Notes on Complexity theory, Theory of Computation and Algorithms

## Priority Queues

A priority queue is a data structure that maintains a collection of elements, each associated with a priority or key, and provides efficient access to the element with the highest (or lowest) priority. It allows for the insertion and removal of elements based on their priorities, making it a fundamental tool for tasks where items need to be processed in order of importance, such as scheduling tasks, graph algorithms, and simulation. Priority queues can be implemented using various data structures, each with its own trade-offs in terms of time complexity and efficiency.

Priority queues are used in applications requiring efficient management of elements with associated priorities, including scheduling, graph algorithms, data compression, and task prioritization.

1. Insert (Enqueue): This operation allows you to add a new element to the priority queue while ensuring that it is placed in the correct position according to its priority. It should be efficient to insert elements in the order of their priority.

2. Delete (Dequeue): Deleting or dequeuing an element from the priority queue typically removes the element with the highest (or lowest) priority and adjusts the queue to maintain the priority order. This operation should be efficient, and the removed element should be returned.

3. Peek (Front): The peek operation lets you view the element with the highest (or lowest) priority without removing it from the queue. It is essential for checking the next element to be dequeued without altering the queue’s state.

4. IsEmpty: This operation checks whether the priority queue is empty. It returns a boolean value (true if the queue is empty, false if it contains elements). It’s a basic check that helps in controlling the flow of your program.
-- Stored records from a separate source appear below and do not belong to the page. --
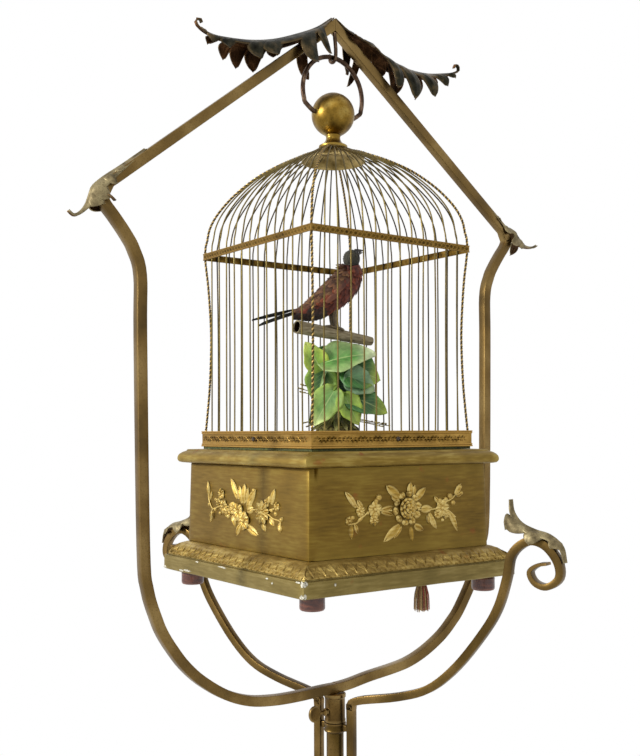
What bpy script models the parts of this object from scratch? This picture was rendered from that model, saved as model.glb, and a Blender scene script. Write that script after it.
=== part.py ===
"""A singing bird automaton: a brass cage on a gilt base, hung in a lyre frame on a floor stand.

Z is up and the floor is z = 0, below the stand's column. The cage's front faces -Y.
Heights in the cage are counted from the top of its brass rail.
"""

import math

import bmesh
import bpy
from mathutils import Matrix, Vector

MM = 0.001

# The gap that two pieces keep where one rests on the other
SEAT = 0.3 * MM
# The gap beside a piece that slides or turns
RUNNING = 0.4 * MM

# Column and long rods of the stand
COLUMN_RADIUS = 9.35 * MM
COLUMN_WALL = 1.8 * MM
COLUMN_FOOT_Z = 60 * MM
FERRULE_TOP_Z = 683 * MM
FERRULE_HEIGHT = 9 * MM
FERRULE_RADIUS = 12.4 * MM
SPIGOT_HEIGHT = 27 * MM
ROD_SIDE = 8.4 * MM
ROD_GAP = 7.9 * MM
SOLDER_HEIGHT = 7 * MM
SOLDER_WIDTH = 5 * MM
ARM_AZIMUTH = math.radians(-71)
ARM_BEND_HEIGHT = 24 * MM
BACK_SCROLL_REACH = 0.965
BACK_SCROLL_RISE = 0.925
SCROLL_TIP_SIDE = 4.5 * MM

# Legs of the stand
LEG_COLLAR_Z = 250 * MM
LEG_COLLAR_HEIGHT = 24 * MM
LEG_REACH = 232 * MM
LEG_CURL = 13 * MM
LEG_FOOT_FLAT = 1 * MM

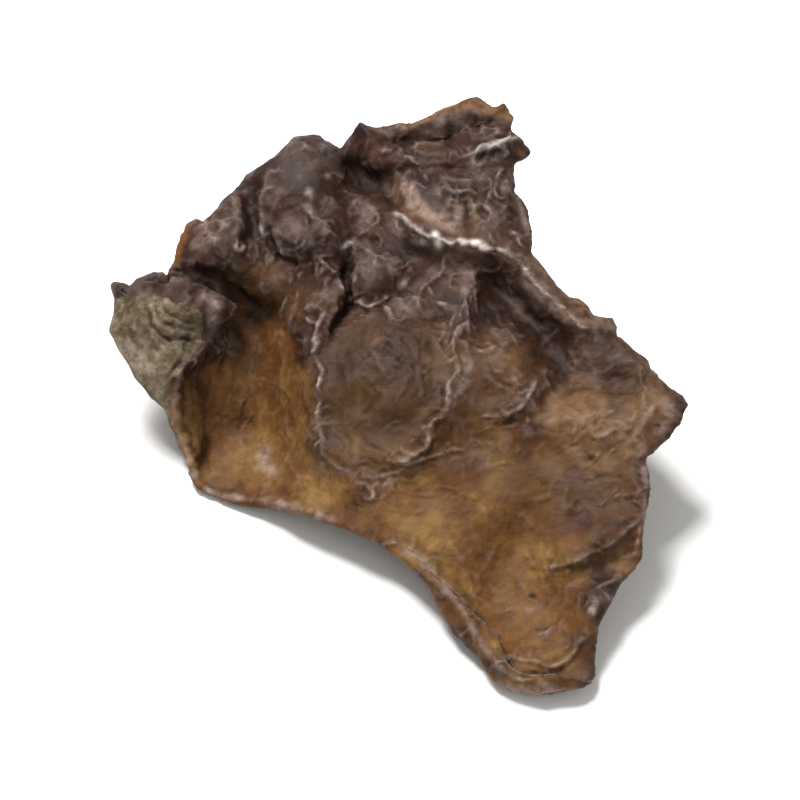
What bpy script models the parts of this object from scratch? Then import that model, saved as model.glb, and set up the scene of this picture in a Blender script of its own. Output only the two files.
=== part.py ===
"""A dried wood ear mushroom: one thin leathery ear, crumpled and curled as it dried.

The ear is drawn as it is seen from its front, 45 degrees above the table. In that drawing u runs
across, v runs up and w stands out of the drawing, towards the eye, all in millimetres at the
ear's own size. Its body is a relief over the drawing: a sloping sheet with lumps, folds and
steps. The parts that turn out of sight are flaps: they are laid out flat beyond a fold line, and
the sheet is rolled round that line. The sheet is then given its thickness and stood on the table.
"""

import math
from typing import NamedTuple

import bmesh
import bpy
import numpy as np
from mathutils import noise
from mathutils.geometry import delaunay_2d_cdt

MM = 0.001

# How the drawing stands in the world: the eye looks down at 45 degrees from 375 mm away.
EYE_ANGLE = math.radians(45)
EYE_DISTANCE = 375.0
RIGHT = np.array([1.0, 0.0, 0.0])
UP = np.array([0.0, math.sin(EYE_ANGLE), math.cos(EYE_ANGLE)])
TO_EYE = np.array([0.0, -math.cos(EYE_ANGLE), math.sin(EYE_ANGLE)])
DOWN = np.array([0.0, -math.cos(EYE_ANGLE), -math.sin(EYE_ANGLE)])  # in the drawing's u, v, w

# The sheet as a whole.
SPACING = 0.7             # between neighbouring points of the sheet
MARGIN_CLEARANCE = 0.62   # of SPACING, kept free inside the margin
PATH_STEP = 0.8           # between points laid along a line of the drawing
FOLD_FADE = 0.12          # share of a fold's length over which it fades at either end
FOLD_END = 0.35           # share of its height that is left at the very end
SHEET_THICKNESS = 1.35
MARGIN_THICKNESS = 0.95   # the sheet thins over its last few millimetres
MARGIN_WIDTH = 3.0
BASE_THICKNESS = 2.6      # where the ear gathers into its torn base
BASE_PLACE = (6.0, 20.0)
BASE_REACH = 5.0
SLOPE_ACROSS = 0.10       # rise of w for each millimetre of u
SLOPE_UP = -0.50          # and of v: the sheet leans 18 degrees off the table
SHEET_SMOOTHING = 3
SLOPE_PROBE = 1.2         # over which the sheet's slope is taken where it starts to turn
STEEPEST_START = 0.7      # the steepest slope that a turn starts with
FALL_RUN = 2.5            # how soon a hanging flap turns straight down
PLEAT_START = 4.0         # how far beyond the fold line a flap stays smooth
PLEAT_RUN = 10.0
PLEAT_SIZE = 4.5
TUCK_WIDTH = 4.2          # strip along a hanging flap's margin that curls in under it
TUCK_RADIUS = 1.7
TUCK_START = 3.0          # how far beyond the fold line the curl begins; full at twice that
SWELL_RISE = 0.28         # the uneven swell of the whole sheet
SWELL_SIZE = 4.2
NOISE_GAIN = 2.0          # brings the noise to about -1 to 1
NORMAL_SMOOTHING = 10
UNDERSIDE_SMOOTHING = 8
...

5. Change Priority: This operation allows you to change the priority of an element in the queue. It is useful when the priority of an element changes during the execution of your program.

### Implementation

1-3 are naive ways to implement a priority queue. 4 is the most efficient way to implement a priority queue, it uses a heap. In priority queues, the most commonly used heap is the binary heap. Binary heaps can be either min-heaps or max-heaps, depending on whether you want the minimum or maximum element to have the highest priority. While insertion is fastest in unsorted arrays, peek and delete are fastest in sorted arrays. Binary heaps are the most efficient way to implement a priority queue, with logarithmic time complexities for insertion and deletion. Binary heaps just outsource the sorting to the insertion algorithm, which is why they are so efficient.

1. Unsorted Array:

• Insert (Enqueue): [$O(1)$] (average case), [$O(n)$] (worst case)
• Delete (Dequeue): [$O(n)$]
• Peek (Front): [$O(n)$]
• IsEmpty: [$O(1)$]
2. Sorted Array:

• Insert (Enqueue): [$O(n)$]
• Delete (Dequeue): [$O(1)$]
• Peek (Front): [$O(1)$]
• IsEmpty: [$O(1)$]

• Insert (Enqueue): [$O(n)$]
• Delete (Dequeue): [$O(1)$]
• Peek (Front): [$O(1)$]
• IsEmpty: [$O(1)$]
4. Binary Heap (Min-Heap or Max-Heap):

• Insert (Enqueue): [$O(\log n)$]
• Delete (Dequeue): [$O(\log n)$]
• Peek (Front): [$O(1)$]
• IsEmpty: [$O(1)$]
5. D-ary heaps can be faster for extraction because with a larger “d,” the elements in each node of the heap are more closely packed together in memory. This can improve cache performance, as accessing elements that are physically close to each other in memory is more cache-friendly. Smaller “d” values may result in elements being more spread out in memory, leading to more cache misses and slower access times. We will show a counter example with resource usages.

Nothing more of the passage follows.